I find it interesting that many best-selling, secular nonfiction books come from mountaintop perspectives, from successful people doing what they do best. And the books that contain trials and challenges generally show how the author overcame failure with their own power and personal fortitude and eventually achieved great success, to their great personal credit.

Many Christian books come from stormy perspectives as the authors found themselves with no hope at the end of their ropes. But God had something else in mind. He reached down and rescued them. By God’s grace we were saved.

Yeah, not as interesting as the story of the self-saved person who succeeded because of their own force of will. God’s mercy and grace is always difficult to explain.

Christ-followers know the Redeemer of their stormy stories, the source of their strength and hope, the true hero of their stories, and the One worthy of their worship.

The difference between Christian and secular writing is who gets the credit for victories.

13 Responses to Stormy Writing

  1. Andrew Budek-Schmeisser March 31, 2022 at 3:36 am #

    Tonight the storm is tossing me,
    harsh thunder loud-portending doom,
    but still I walk in victory
    through the waves’ mad frothing spume.
    Tonight I know I cannot win,
    so much ground’s been lost this year,
    but I find the strength to grin,
    and need not wipe a single tear,
    for though my dreams have gone to dust,
    surrounding me in still repose,
    and once-bright hope is limned in rust,
    there’s joy within the soul that knows
    that to die is gain, not loss,
    and Jesus waits beside my Cross.

    • Kelly Martindale March 31, 2022 at 4:49 pm #

      I always enjoy your writing. I always wonder how you come up with it so quickly.

  2. D. T. Powell March 31, 2022 at 5:59 am #

    I was actually just discussing this with a writing acquaintance the other day. I wrote a piece last year that felt like literal war to finish. I was in the middle of a health crisis and facing the reality of leaving my full time day job (partially because of the health trouble). Less than a year later, that piece is a reader favorite, and I’ve gotten so much positive feedback from it.
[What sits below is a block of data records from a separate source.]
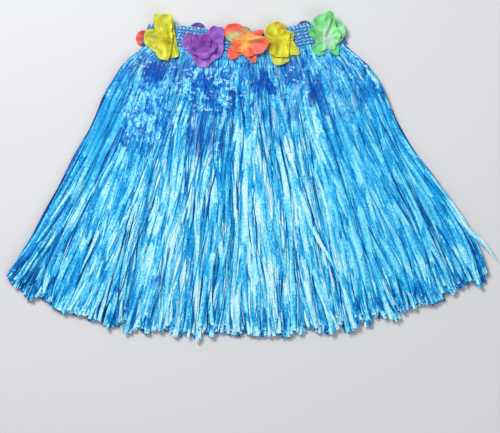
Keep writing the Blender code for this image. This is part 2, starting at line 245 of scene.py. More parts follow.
# %% Helpers for shader nodes
def paint(red, green, blue):
    """A screen colour as linear light, with its alpha."""
    shares = [value / 255 for value in (red, green, blue)]
    light = [s / 12.92 if s <= 0.04045 else ((s + 0.055) / 1.055) ** 2.4 for s in shares]
    return (*light, 1.0)


def feed(tree, node, inputs):
    """Gives a node its inputs. Each is a plain value or another node's output."""
    for socket, value in inputs.items():
        if isinstance(value, bpy.types.NodeSocket):
            tree.links.new(value, node.inputs[socket])
        else:
            node.inputs[socket].default_value = value


def put(tree, kind, inputs, output=0, **settings):
    """Adds a node and gives back one of its outputs."""
    node = tree.nodes.new("ShaderNode" + kind)
    for name, value in settings.items():
        setattr(node, name, value)
    feed(tree, node, inputs)
    return node.outputs[output]


def maths(tree, operation, first, second=0.0, clamp=False):
    """A math node on two values."""
    return put(tree, "Math", {0: first, 1: second}, operation=operation, use_clamp=clamp)


def times(tree, first, second):
    return maths(tree, "MULTIPLY", first, second)


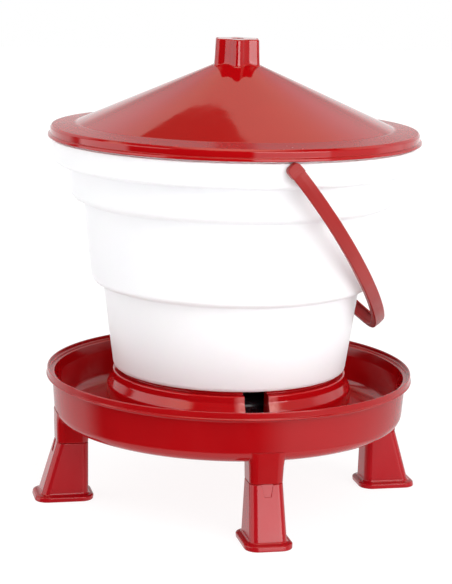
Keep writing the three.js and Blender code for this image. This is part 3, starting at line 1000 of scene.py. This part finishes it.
# Windows of light as (left, right, low, high, brightness, softness of the edges): azimuths from the
# camera's side, elevations from the horizon, all in degrees.
GLOSS_PANELS = (
    (12, 60, -12, 48, 1.5, 2),  # softbox to the right
    (12, 60, -2, 14, 4.0, 1.5),  # and its brightest part
    (12, 60, 4, 48, 1.6, 3),
    (-68, -42, -2, 48, 2.4, 3),
    (60, 98, -12, 48, 0.5, 4),
    (98, 125, -12, 60, 1.1, 4),
    (125, 150, -12, 60, 0.8, 6),
    (150, 200, -12, 60, 0.95, 6),
    (165, 200, 14, 40, -0.45, 4),  # a darker stretch of the back wall
    (-200, -165, 14, 40, -0.45, 4),
    (-109, -68, -12, 48, 2.0, 3),  # softbox to the left
    (-200, -119, -12, 60, 0.95, 5),
    (32, 200, -35, -12, 0.85, 14),  # the lit floor at each side
    (-200, -100, -35, -12, 0.9, 12),
    (-200, 200, -91, -35, 0.9, 6),
    (-200, 200, 66, 91, 2.5, 5),
)
DOME_PANELS = (
    (12, 60, -12, 60, 3.0, 10),
    (-109, -68, -12, 60, 1.2, 10),
    (-110, 100, 30, 75, 0.4, 12),
)


def make_camera():
    """A level view that is then pitched down and rolled a little."""
    data = bpy.data.cameras.new("camera")
    data.lens = LENS
    data.sensor_width = SENSOR
    data.sensor_fit = "HORIZONTAL"
    camera = bpy.data.objects.new("camera", data)
    bpy.context.scene.collection.objects.link(camera)
    heading = CAMERA_AZIMUTH + CAMERA_YAW
    ahead = Vector((
        math.sin(heading) * math.cos(CAMERA_PITCH),
        math.cos(heading) * math.cos(CAMERA_PITCH),
        math.sin(CAMERA_PITCH),
    ))
    level = ahead.cross(Vector((0, 0, 1))).normalized()
    above = level.cross(ahead)
    right = level * math.cos(CAMERA_ROLL) + above * math.sin(CAMERA_ROLL)
    up = right.cross(ahead)
    place = Vector((
        -math.sin(CAMERA_AZIMUTH) * CAMERA_DISTANCE,
        -math.cos(CAMERA_AZIMUTH) * CAMERA_DISTANCE,
        CAMERA_HEIGHT,
    ))
    camera.matrix_world = Matrix.Translation(place) @ Matrix((right, up, -ahead)).transposed().to_4x4()
    bpy.context.scene.camera = camera


def stage_sheet(name, corners):
    """A flat sheet of the studio, with its corners in metres, and its material's nodes."""
    mesh = bpy.data.meshes.new(name)
    mesh.from_pydata(corners, [], [range(len(corners))])
    sheet = bpy.data.objects.new(name, mesh)
    bpy.context.scene.collection.objects.link(sheet)
    nodes = Nodes(name)
    mesh.materials.append(nodes.material)
    return sheet, nodes


def make_floor():
    """A white floor, so bright that only soft shadows show on it."""
    reach = 6
    corners = [(-reach, -reach, 0), (reach, -reach, 0), (reach, reach, 0), (-reach, reach, 0)]
    floor, nodes = stage_sheet("floor", corners)
    nodes.shader.inputs["Base Color"].default_value = (0.15, 0.15, 0.15, 1)
    nodes.shader.inputs["Roughness"].default_value = 0.9
    nodes.shader.inputs["Specular IOR Level"].default_value = 0.1
    nodes.shader.inputs["Emission Color"].default_value = (1, 1, 1, 1)
    nodes.shader.inputs["Emission Strength"].default_value = 0.9
    floor.visible_glossy = False


def make_flag():
    """A dark card over the lid, behind it and to the left, which only the gloss sees."""
    height = 1.5
    corners = [
        (0.11, 0.3), (0.11, 0.655), (0.03, 0.68), (-0.03, 0.715), (-0.16, 0.785),
        (-0.24, 0.85), (-0.36, 0.975), (-0.6, 1.17), (-0.95, 1.5), (-0.95, 0.3),
    ]
    turn = Matrix.Rotation(-CAMERA_AZIMUTH, 2)
    placed_corners = [(*(turn @ Vector(corner)), height) for corner in corners]
    flag, nodes = stage_sheet("flag", placed_corners)
    nodes.shader.inputs["Base Color"].default_value = (0, 0, 0, 1)
    nodes.shader.inputs["Specular IOR Level"].default_value = 0
    nodes.shader.inputs["Emission Color"].default_value = (1, 1, 0.7, 1)
    nodes.shader.inputs["Emission Strength"].default_value = 0.17
    flag.visible_camera = False
    flag.visible_diffuse = False
    flag.visible_shadow = False


class Sky(Tree):
    """World nodes that say how bright the studio is in each direction."""

    def __init__(self, world):
        super().__init__(world.node_tree)
        self.background = self.tree.nodes["Background"]
        turn = self.add("ShaderNodeMapping")
        turn.inputs["Rotation"].default_value = (0, 0, CAMERA_AZIMUTH)
        self.link(self.add("ShaderNodeTexCoord").outputs["Generated"], turn.inputs["Vector"])
        x, y, z = self.split(turn.outputs["Vector"])
        towards = self.product(y, -1)
        self.azimuth = self.arithmetic("ARCTAN2", x, towards)  # 0 at the camera's side
        self.elevation = self.arithmetic("ARCSINE", z)

    def ramp(self, value, start, end):
        """0 below start and 1 above end, in degrees, with a soft step between."""
        return self.ranged(value, math.radians(start), math.radians(end), 0, 1, soft=True)

    def within(self, value, low, high, soft):
        """1 between two angles and 0 outside them."""
        below_high = self.arithmetic("SUBTRACT", 1, self.ramp(value, high - soft, high + soft))
        return self.product(self.ramp(value, low - soft, low + soft), below_high)

    def windows(self, panels, background):
        """The sum of all the panels and an even background."""
        total = background
        for left, right, low, high, brightness, soft in panels:
            across = self.within(self.azimuth, left, right, soft)
            up = self.within(self.elevation, low, high, soft)
            total = self.arithmetic("ADD", self.product(across, up, brightness), total)
        return total


def make_light():
    """A white surround for the camera, a dome of light for the colours, softboxes for the gloss."""
    world = bpy.data.worlds.new("studio")
    bpy.context.scene.world = world
    world.use_nodes = True
    sky = Sky(world)
    path = sky.add("ShaderNodeLightPath")
    is_camera = path.outputs["Is Camera Ray"]
    is_gloss = path.outputs["Is Glossy Ray"]
    is_other = sky.arithmetic("SUBTRACT", sky.arithmetic("SUBTRACT", 1, is_gloss), is_camera)
    gloss = sky.product(is_gloss, sky.windows(GLOSS_PANELS, 0.03))
    dome = sky.product(is_other, sky.windows(DOME_PANELS, 0.55))
    strength = sky.arithmetic("ADD", sky.arithmetic("ADD", gloss, is_camera), dome)
    sky.link(strength, sky.background.inputs["Strength"])
    overhead = sky.product(sky.ramp(sky.elevation, 30, 48), is_gloss)
    warm = (1, 0.98, 0.78, 1)  # the ceiling is a little warmer than the walls
    sky.link(sky.mixed(overhead, (1, 1, 1, 1), warm), sky.background.inputs["Color"])
    world.cycles.sampling_method = "NONE"
    bpy.context.scene.view_settings.view_transform = "Standard"


make_camera()
make_floor()
make_flag()
make_light()
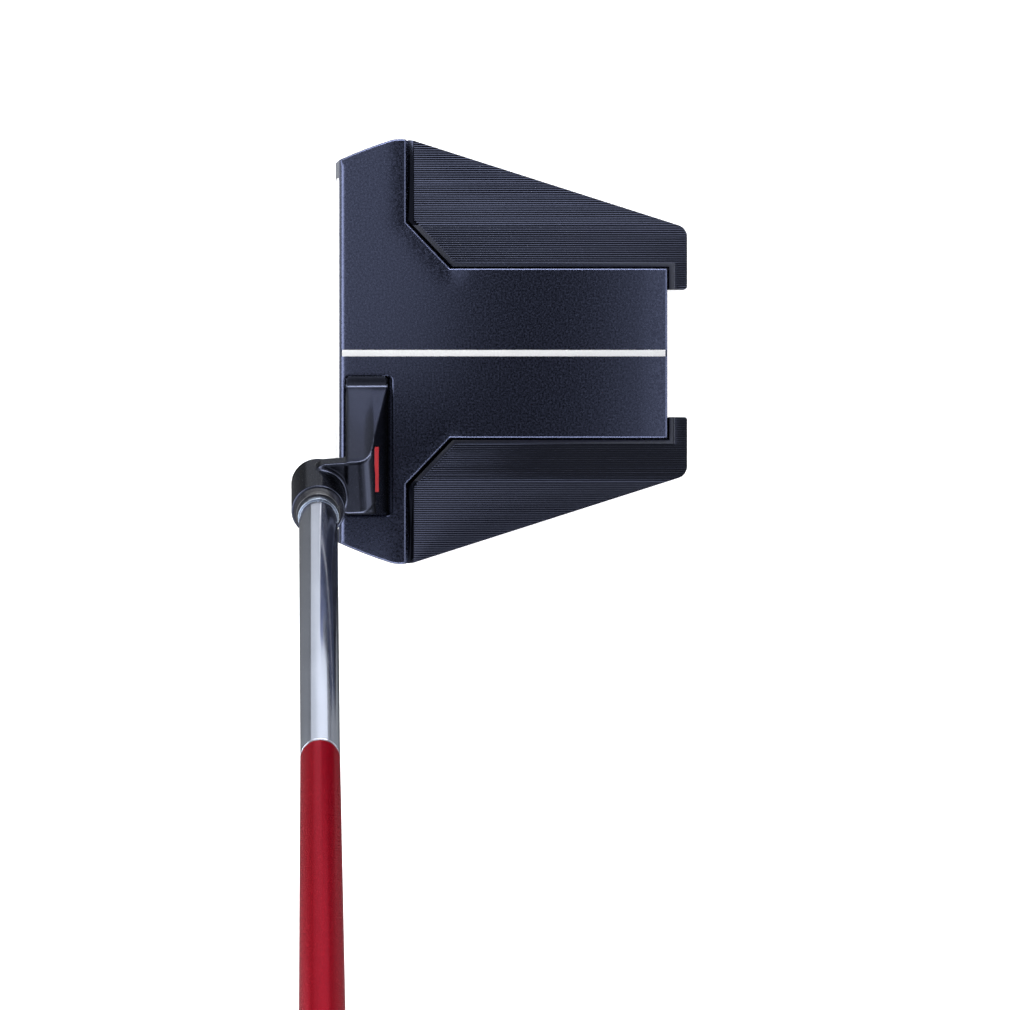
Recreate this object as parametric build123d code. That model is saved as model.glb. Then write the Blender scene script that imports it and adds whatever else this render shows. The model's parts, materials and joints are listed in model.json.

    God always provides a way through, but that doesn’t mean the way will be easy.

  3. Karen Porter March 31, 2022 at 6:13 am #

    Dan, Your posts always give me much to think about. This one especially.

    The balance between too much personal story and not enough is not easy but oh so important. I encourage my coaching clients to use personal stories in writing and speaking but I will now emphasize balance as you suggested. How does a writer perform this balancing act? I’m thinking the answer must be that the story must make the point. If it doesn’t reinforce the point, it probably needs to be cut.

    What do you think is the best way to achieve balance?

    • Dan Balow March 31, 2022 at 6:36 am #

      Good question Karen. For a well-known/celebrity person, talking about themselves is expected. Every little detail. For everyone else, I think the use of personal info is to illustrate a point, as you say, to reinforce a point, to show how the writer knows something to be true, or to show how God taught them a certain thing.

      And the personal stuff is usually a paragraph here and there. Editing a personal story is more about cutting out what isn’t necessary.

      IMHO.

      • Karen March 31, 2022 at 2:41 pm #

        Always interested in your personal opinion — humble or otherwise. Blessings

  4. Rhonda Delamoriniere March 31, 2022 at 6:30 am #

    Just after I published my first book, which is a Bible study over Psalm 23, I experienced a stroke. I was only forty and it was the beginning of a long “storm” in my life. It seems that Jesus had my write my test before I took it.
    Most of what I write is overflow from one long conversation with Him and it’s in the storms when those conversations become most clarified.

  5. Jaime Schreiner March 31, 2022 at 6:40 am #

    Thank you Dan. You always have such wisdom to share!

    What a great reminder to strike a careful balance when using our own stories. As believers we must humbly understand none of this is really about us.

  6. Roberta Sarver March 31, 2022 at 7:29 am #

    This writer can attest to your article. Several years ago, the only panacea to a deep, stormy time in life for me was writing original worship music. People have told me those songs ministered to them when they also went through struggles. Great post. Thanks!

  7. Sy Garte March 31, 2022 at 7:48 am #

    This post rings so true to me, Dan. One of my favorite hymns is “It is Well” which beautifully illustrates your point about storms. The first time I heard it, I had no idea of the story behind it, yet it still brought tears to my eyes. Jesus tamed the storm with His divine power. We do it with our writing.

  8. Kelly Fordyce Martindale March 31, 2022 at 4:54 pm #

    This spoke to me. I’m working with Cec and he helps me find that balance you spoke of. I write from my storms and sometimes am too honest and detailed. Sometimes, though, I write quickly and only give bones, no meat. Cec sees through me and urges me to rethink or restate what I “really” mean. My life is mostly storms but my God is my peace. The Lord has proven Romans 8:28 to me time and again. Redemption happens daily, sometimes hourly. I’m so grateful for the love of Christ and how He has made life worth living in between the storms.

  9. Kristen Joy Wilks March 31, 2022 at 7:20 pm #

    Yes! One of my all time favorite YA fantasy novels, I found out later that the author wrote it while her husband was dying. The grief and the love came through.